TASK DIRECTIONS >> Write out exactly the lines below that run from the one containing "Recreate this object" through the one containing "it rests on.", both included, with no other lines.

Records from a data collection
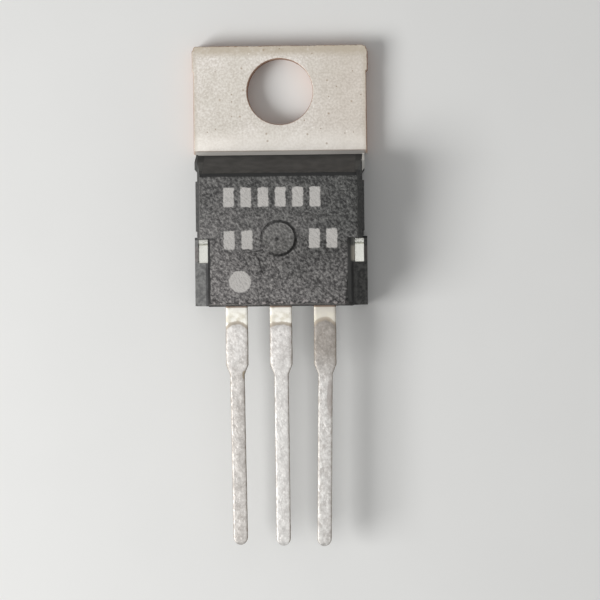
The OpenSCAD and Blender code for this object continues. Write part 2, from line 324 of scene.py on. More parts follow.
def grained_epoxy(finish):
    """Colour of the grained surfaces, and the grain itself."""
    grain = finish.cloud(GRAIN, 2, 0.7, finish.stretched((0.85, 1.1, 1), turn=45))
    # Painted light: the grain's colours run paler towards the lower left, nearer the lamp, and darker away
    # from it.
    drift = finish.maths("MULTIPLY_ADD", finish.x, -0.06, finish.maths("MULTIPLY", finish.y, -0.1))
    painted_light = finish.rise(finish.maths("ADD", drift, finish.cloud(2.5, 2)), 0.85, 2.05)
    pale = finish.blend(painted_light, linear(137, 137, 134), linear(196, 192, 189))
    dark = finish.blend(painted_light, linear(25, 25, 25), linear(79, 77, 77))
    # The grain's pale flecks are partly painted highlights, and its dark ones partly painted shade.
    colour = finish.blend(finish.rise(grain, 0.3, 0.95), dark, pale)
    blotch = finish.cloud(0.26, 3, 0.6)
    crumbled = finish.rise(finish.y, BODY_END + 0.45, BODY_END + 0.2)
    above_parting = finish.rise(finish.z, PARTING_Z, FRONT_Z)
    # Among the crumbs the colour is darker in some patches, and paler in others near the top.
    dark_crumbs = finish.both(crumbled, finish.rise(blotch, 0.5, 0.42), above_parting)
    colour = finish.veil(dark_crumbs, 0.65, colour, linear(36, 34, 34))
    pale_crumbs = finish.both(crumbled, finish.rise(blotch, 0.53, 0.6), finish.rise(finish.z, 4.0, 4.2))
    colour = finish.veil(pale_crumbs, 0.8, colour, linear(176, 168, 166))
    # Painted shade: a ragged dark line along the front's right edge beside the right slot.
    border = finish.maths("MULTIPLY_ADD", blotch, 0.3, finish.x)
    border = finish.maths("MULTIPLY_ADD", finish.y, -0.09, border)
    below_pocket = finish.rise(finish.y, POCKET_Y + 0.3, POCKET_Y - 0.1)
    edge_shade = finish.both(finish.rise(border, 5.0, 5.06), below_pocket)
    colour = finish.veil(edge_shade, 0.85, colour, linear(30, 30, 29))
    return colour, grain


print("grain of", GRAIN, "mm on a front at", round(FRONT_Z, 2), "mm")

# %% [markdown]
# The front carries the round mark of the pin that pushed the part out of its mould: a shallow disc in a
# groove, filled at the lower left. The groove is painted dark with dirt, and darker on its right side as
# painted shade. A few scratches run below it.
# Pale ink stands on the front in plain worn blocks and a dot. Each is a distance from a simple shape,
# roughened with noise before it becomes a mask, so that the ink's edge follows the grain. A row has a
# left and a right end, a lower and an upper border and a number of blocks.

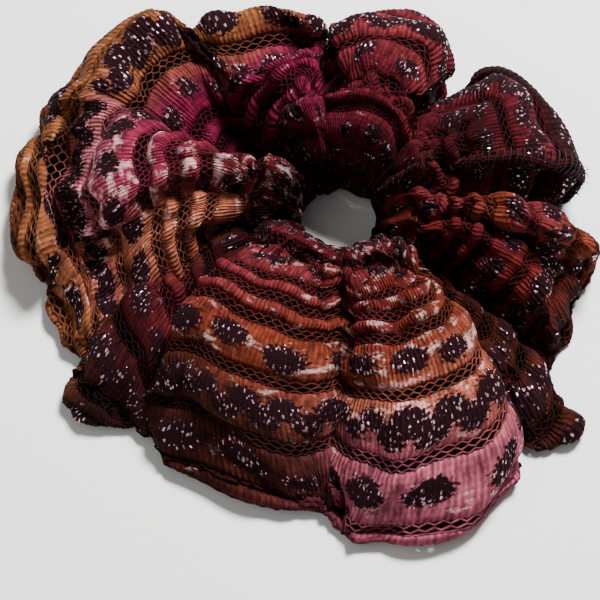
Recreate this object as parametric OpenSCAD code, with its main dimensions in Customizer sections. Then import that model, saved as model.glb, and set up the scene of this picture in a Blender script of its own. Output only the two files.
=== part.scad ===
// A gathered fabric hair scrunchie, lying flat and relaxed.
// The origin is under the middle of its outline, on the surface it rests on.

/* [Loop] */
// Radius of the hole that the relaxed loop leaves open
hole_r = 13.5; // [11:0.5:18]
// Cloth between the hole and the elastic
inner_cloth = 1.2; // [0.8:0.1:2]
// Width of the flat elastic band
elastic_w = 6; // [4:0.5:8]
// Thickness of the flat elastic band
elastic_t = 1; // [0.6:0.1:1.6]
// Height of the middle of the elastic above the surface
elastic_z = 8; // [7:0.5:10]
// Length over which the two ends of the elastic lie one on the other
elastic_lap = 12; // [8:1:18]

/* [Sleeve] */
// From the middle of the hole to the crest of the longest gather
longest_reach = 79; // [65:1:96]
// Height of the tallest gather
tallest_gather = 42; // [34:1:52]
// Height of the cloth at the edge of the hole
rim_h = 17; // [15:0.5:22]
// Share of the way out at which a gather is highest
crest_at = 0.52; // [0.4:0.02:0.65]

/* [Sewing] */
// Thickness of the sewing thread
thread_d = 0.4; // [0.3:0.05:0.6]
// Length of one straight stitch in the long seam
stitch_len = 2.6; // [2:0.2:4]
// Space between two straight stitches
stitch_gap = 0.8; // [0.5:0.1:1.5]
// Stitches that hold the elastic's two ends together
lap_stitches = 6; // [4:1:8]

/* [Hidden] */
// Gap between a soft piece and the piece it lies against
fit_gap = 0.3;
// Each valley between two gathers: direction, how far short of the longest
// reach it stops, and how far below the tallest gather it lies.
VALLEYS = [
    [-90, 17, 20], [-60, 15, 17], [-34, 26, 20], [-3, 36, 22],
    [48, 44, 20], [90, 45, 19], [124, 36, 19], [156, 23, 15],
    [186, 20, 19], [208, 21, 21], [233, 20, 19], [270, 17, 20]
];
// Each crest, in the same way, between the valley of its number and the next.
CRESTS = [
    [-73, 0, 8], [-47, 13, 14], [-17, 20, 4], [24, 27, 4],
    [72, 34, 0], [108, 31, 6], [141, 17, 4], [172, 9, 2],
    [197, 12, 11], [220, 7, 11], [250, 10, 6]
];

ring_step = 4.5;      // widest angle between two rings of a gather
top_points = 13;      // points over the top of a ring
under_points = 5;     // points under its outer bulge
foot_chamfer = 1.5;   // bevel where the inner wall meets the surface
bulge_at = 0.72;      // share of the way out where the underside lifts off
bulge_z = 0.36;       // height of the outer edge as a share of the ring's height

elastic_in = hole_r + inner_cloth + fit_gap;
elastic_out = elastic_in + elastic_t;
lap_out = elastic_out + elastic_t;
channel_in = hole_r + inner_cloth;
channel_out = lap_out + thread_d + 2 * fit_gap;
channel_floor = elastic_z - elastic_w / 2 - thread_d - 2 * fit_gap;
channel_roof = elastic_z + elastic_w / 2 + fit_gap;
lap_angle = elastic_lap / (elastic_out + elastic_t / 2) * 180 / PI;
lap_middle = 180;     // the ends of the elastic meet opposite the closing seam
seam_r = (elastic_in + elastic_out) / 2;
stitch_angle = stitch_len / seam_r * 180 / PI;
stitch_pitch = (stitch_len + stitch_gap) / seam_r * 180 / PI;
stitches_a_side = floor(180 / stitch_pitch);
closing_seam_gather = 3;
thread_sides = 8;
cut_spare = 5;        // angle by which a cut runs past the end it trims

// How far a place has risen from valley to crest, u = 1 at the valley and 0 at the crest
function swell(u) = pow(cos(90 * u), 0.8);
function mix(a, b, u) = a + (b - a) * u;

// Reach and height of gather i in the direction a
function ring_size(i, a) =
    let(
        crest = CRESTS[i],
        valley = a < crest[0] ? VALLEYS[i] : VALLEYS[i + 1],
        c = swell((crest[0] - a) / (crest[0] - valley[0]))
    )
    [
        longest_reach - mix(valley[1], crest[1], c),
        tallest_gather - mix(valley[2], crest[2], c)
    ];

// Height of the top of a ring at the share s of the way out
function top_z(s, h) =
    let(edge = bulge_z * h)
    s < crest_at ? mix(rim_h, h, sin(90 * s / crest_at))
    : edge + (h - edge) * sqrt(1 - pow((s - crest_at) / (1 - crest_at), 2));

// Height of the underside of a ring at the share s of the way out
function under_z(s, h) =
    bulge_z * h * (1 - sqrt(1 - pow((s - bulge_at) / (1 - bulge_at), 2)));

// Outline of gather i in the direction a: [distance from the hole's middle, z],
// from the foot of the inner wall over the top to the foot of the outer bulge
function ring(i, a) =
    let(size = ring_size(i, a), reach = size[0], h = size[1])
    [
        [hole_r + foot_chamfer, 0],
        [hole_r, foot_chamfer],
        [hole_r, rim_h - foot_chamfer],
        for (k = [0:top_points - 1])
            let(s = 0.5 - 0.5 * cos(mix(24, 180, k / (top_points - 1))))
            [mix(hole_r, reach, s), top_z(s, h)],
        for (k = [1:under_points])
            let(s = mix(1, bulge_at, 1 - cos(90 * k / under_points)))
            [mix(hole_r, reach, s), under_z(s, h)]
    ];

// Directions of the rings of gather i, with the crest among them
function ring_angles(i) =
    let(
        a0 = VALLEYS[i][0], a1 = CRESTS[i][0], a2 = VALLEYS[i + 1][0],
        n0 = ceil((a1 - a0) / ring_step), n1 = ceil((a2 - a1) / ring_step)
    )
    [
        for (k = [0:n0 - 1]) mix(a0, a1, k / n0),
        for (k = [0:n1]) mix(a1, a2, k / n1)
    ];

function turned(p, a) = [p[0] * cos(a), p[0] * sin(a), p[1]];
function ring_points(i, a) = [for (p = ring(i, a)) turned(p, a)];

// The middle of the outline, seen from above, measured from the hole's middle
EDGE = [
    for (i = [0:len(CRESTS) - 1]) for (a = ring_angles(i))
        turned([ring_size(i, a)[0], 0], a)
];
edge_x = [for (p = EDGE) p[0]];
edge_y = [for (p = EDGE) p[1]];
middle = [(min(edge_x) + max(edge_x)) / 2, (min(edge_y) + max(edge_y)) / 2];

// Everything is drawn about the hole's middle and moved into place here
module placed() {
    translate([-middle[0], -middle[1], 0]) children();
}

// A solid swept through closed rings that all have the same number of points
module skin(rings) {
    n = len(rings[0]);
    last = len(rings) - 1;
    polyhedron(
        points = [for (r = rings) each r],
        faces = [
            [for (k = [0:n - 1]) k],
            for (j = [0:last - 1]) for (k = [0:n - 1])
                let(a = j * n + k, b = j * n + (k + 1) % n)
                each [[a, a + n, b], [b, a + n, b + n]],
            [for (k = [n - 1:-1:0]) last * n + k]
        ],
        convexity = 6
    );
}

// The channel that the elastic runs in, all the way round the loop
module elastic_channel() {
    rotate_extrude($fn = 96)
        translate([channel_in, channel_floor])
            square([channel_out - channel_in, channel_roof - channel_floor]);
}

// One gather of the knitted sleeve, between two valleys
module sleeve_gather(i) {
    placed()
        difference() {
            skin([for (a = ring_angles(i)) ring_points(i, a)]);
            elastic_channel();
        }
}

// A length of flat elastic from one direction to another
module elastic_arc(thickness, a0, a1) {
    rotate([0, 0, a0])
        rotate_extrude(angle = a1 - a0, $fn = 96)
            translate([elastic_in, elastic_z - elastic_w / 2])
                square([thickness, elastic_w]);
}

module elastic_right_half() {
    color("ivory")
        placed()
            elastic_arc(elastic_t, -90, 90);
}

// The left half is twice as thick where the band's two ends are sewn together
module elastic_left_half() {
    color("ivory")
        placed()
            difference() {
                elastic_arc(2 * elastic_t, 90, 270);
                single_layer(90 - cut_spare, lap_middle - lap_angle / 2);
                single_layer(lap_middle + lap_angle / 2, 270 + cut_spare);
            }
}

// What is taken away where the band has one layer
module single_layer(a0, a1) {
    rotate([0, 0, a0])
        rotate_extrude(angle = a1 - a0, $fn = 96)
            translate([elastic_out, elastic_z - elastic_w])
                square([2 * elastic_t, 2 * elastic_w]);
}

// One ring of the closing seam's thread, round the point p of a plane through the axis
function thread_ring(p, a, tilt) = [
    for (k = [0:thread_sides - 1])
        let(
            t = 360 * k / thread_sides,
            out = thread_d / 2 * cos(t),
            side = thread_d / 2 * sin(t)
        )
        turned([p[0] + out * cos(tilt), p[1] + out * sin(tilt)], a)
            + side * [-sin(a), cos(a), 0]
];

// The stitches that hold the lap, sewn across the band
module elastic_join_stitches() {
    pitch = lap_angle / (lap_stitches + 1);
    half_w = elastic_w / 2 - thread_d;
    r = lap_out + fit_gap / 3 + thread_d / 2;
    color("white")
        placed()
            for (k = [1:lap_stitches])
                rotate([0, 0, lap_middle - lap_angle / 2 + pitch * k])
                    translate([r, 0, elastic_z - half_w])
                        cylinder(d = thread_d, h = 2 * half_w, $fn = 24);
}

// Straight stitches along the sleeve's seam, on the channel's floor, for half the loop
module long_seam_thread(middle_angle) {
    first = middle_angle - (stitches_a_side - 1) / 2 * stitch_pitch;
    color("maroon")
        placed()
            for (k = [0:stitches_a_side - 1])
                rotate([0, 0, first + k * stitch_pitch - stitch_angle / 2])
                    rotate_extrude(angle = stitch_angle, $fn = 96)
                        translate([seam_r - thread_d / 2, channel_floor])
                            square([thread_d, thread_d]);
}

module long_seam_thread_right() {
    long_seam_thread(0);
}

module long_seam_thread_left() {
    long_seam_thread(180);
}

// The closing seam runs over one gather's crest, from the hole's rim to the outer edge
module closing_seam_thread() {
    i = closing_seam_gather;
    a = CRESTS[i][0];
    lift = fit_gap + thread_d / 2;
    path = [for (k = [3:top_points + 2]) ring(i, a)[k]];
    last = len(path) - 1;
    tilts = [
        for (k = [0:last])
            let(d = path[min(k + 1, last)] - path[max(k - 1, 0)])
            atan2(d[0], -d[1])
    ];
    color("black")
        placed()
            skin([
                for (k = [0:last])
                    thread_ring(path[k] + lift * [cos(tilts[k]), sin(tilts[k])], a, tilts[k])
            ]);
}

color("#B0603C") sleeve_gather(0);  // sleeve_gather_01
color("#5A2320") sleeve_gather(1);  // sleeve_gather_02
color("#963C37") sleeve_gather(2);  // sleeve_gather_03
color("#6E1E28") sleeve_gather(3);  // sleeve_gather_04
color("#7A2230") sleeve_gather(4);  // sleeve_gather_05
color("#8C1E50") sleeve_gather(5);  // sleeve_gather_06
color("#9C5234") sleeve_gather(6);  // sleeve_gather_07
color("#BE506E") sleeve_gather(7);  // sleeve_gather_08
color("#A85A38") sleeve_gather(8);  // sleeve_gather_09
color("#6E1E28") sleeve_gather(9);  // sleeve_gather_10
color("#B0603C") sleeve_gather(10);  // sleeve_gather_11
elastic_right_half();
elastic_left_half();
elastic_join_stitches();
long_seam_thread_right();
long_seam_thread_left();
closing_seam_thread();
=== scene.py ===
# %% [markdown]
# # A gathered knit scrunchie
# The real object is one long tube of warp-knit lace, sewn shut round a loop of elastic
# that is much shorter than the cloth, so the cloth bunches up in deep folds.
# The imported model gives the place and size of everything. This script gives it its cloth.

# %% Load the frame
import math

import bpy
import numpy as np
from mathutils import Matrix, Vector


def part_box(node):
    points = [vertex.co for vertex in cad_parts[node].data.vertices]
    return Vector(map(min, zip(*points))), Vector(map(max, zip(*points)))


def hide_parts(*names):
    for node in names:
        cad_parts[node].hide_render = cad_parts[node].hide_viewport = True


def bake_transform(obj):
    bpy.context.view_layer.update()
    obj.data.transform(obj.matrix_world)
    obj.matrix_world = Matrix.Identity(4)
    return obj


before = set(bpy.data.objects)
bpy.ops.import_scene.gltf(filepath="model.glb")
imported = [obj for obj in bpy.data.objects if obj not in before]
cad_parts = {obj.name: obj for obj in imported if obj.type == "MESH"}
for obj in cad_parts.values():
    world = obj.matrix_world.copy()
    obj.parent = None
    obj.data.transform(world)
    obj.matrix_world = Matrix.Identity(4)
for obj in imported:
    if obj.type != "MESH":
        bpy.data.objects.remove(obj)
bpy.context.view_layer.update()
MM = 0.001
right_low, right_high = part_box("elastic_right_half")
hole_x = right_low[0] / MM
hole_y = (right_low[1] + right_high[1]) / 2 / MM
HOLE = np.array([hole_x, hole_y])
ELASTIC_MID_Z = (right_low[2] + right_high[2]) / 2 / MM
ELASTIC_WIDTH = (right_high[2] - right_low[2]) / MM
ELASTIC_OUT = (right_high[1] - right_low[1]) / 2 / MM
print("hole's middle in mm", HOLE.round(2), "elastic radius", round(ELASTIC_OUT, 2))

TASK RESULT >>
Recreate this object as parametric OpenSCAD code, with its main dimensions in Customizer sections. Then import that model, saved as model.glb, and set up the scene of this picture in a Blender script of its own. Output only the two files.
=== part.scad ===
// A gathered fabric hair scrunchie, lying flat and relaxed.
// The origin is under the middle of its outline, on the surface it rests on.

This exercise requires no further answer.